Os abusos nos protesto, participar para fazer quebradeira como forma de chocar os defensores do governo ultrapassa em muito qualquer direito e qualquer limite da integridade, decência e democracia que os protestos pregam. Quem faz merece punição. Não é honesto, não é decente, não é humano comemorar que a empresa de alguém, que dá a ele e empregados seu sustento, foi incendiada.

De um lado e de outro, não é tribunal de rua e nem aparato policial que decide a punição. 

Sem contar que além da menina, fotógrafos, jornalistas – até da inglesa BBC – foram agredidos a esmo, assim como pequenos empresários, comerciantes, trabalhadores – até contra o impeachment – sofrem perdas financeiras, emocionais e físicas com os abusos nos protestos.

Mas não há na lei, no senso lógico, em qualquer sentimento jurídico, humanista ou religioso a indicação de que a pena para vandalismo seja perder um olho. Ah, foi um efeito colateral:? Um termo bonito que justifica abusos e erros nos dois lados da moeda.

E uma coisa é entender – para algumas pessoas até aceitar – que estes efeitos colaterais existam. Já são há muitos questionáveis em guerras e tiroteios, imagine em uma manifestação. 

Mas comemorar essa consequência é totalmehte diferente de entender e aceitar. Achar bom que estes desvios aconteçam. Pensar que tudo bem se uma criança morre, era o combate ao terrosimo, ou legal que a mulher do traficante morreu deitada, estava com ele porque queria, “notícia potencialmente boa” que uma jovem ficou cega quando saiu de casa para um protesto político. 

Está errado, quem faz sabe, e isso precisa mudar.

Ataques contra grupos com os quais nos sentimos próximos causam comoção, mas não há indignação quando civis e inocentes morrem em ataques aos outros. Vale contra países onde há terroristas, religiões “exóticas”, comunidades miseráveis e agora políticos de outras linhas. O outro não é humano. E isso está muito errado.

Muito errado quando gente que posta mensagens religiosas, publica orações, celebra mensagens de que “família e amigos” são a melhor coisa do mundo, celebra nas redes sociais o fato de uma jovem ficar cega em situação de violência.

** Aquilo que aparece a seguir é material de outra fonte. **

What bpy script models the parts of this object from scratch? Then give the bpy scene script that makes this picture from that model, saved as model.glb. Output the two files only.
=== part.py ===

Fica ainda pior se um professor universitário, que deve receber em sua sala todas as vertentes de ideias políticas, religiosas e pessoais e ser um caminho para tolerância e solução vai para as redes sociais comemorar a perda de visão de uma estudante.

Débora Fabri, a vítima, pode ter muitos erros. Existem leis, instituições e medidas a serem tomadas para puni-la, desmotivar outros e impedir novas situações. Não há uma forma humana e racional que diga que tirar sua visão seja uma delas. E não há justificativa civilizada, humana, para comemorar se isso, ainda que por acidente, aconteça.

Não é humano. Não é cristão, não é muçulmano, não é budista e não é decente comemorar que uma jovem fique cega por causa de um protesto.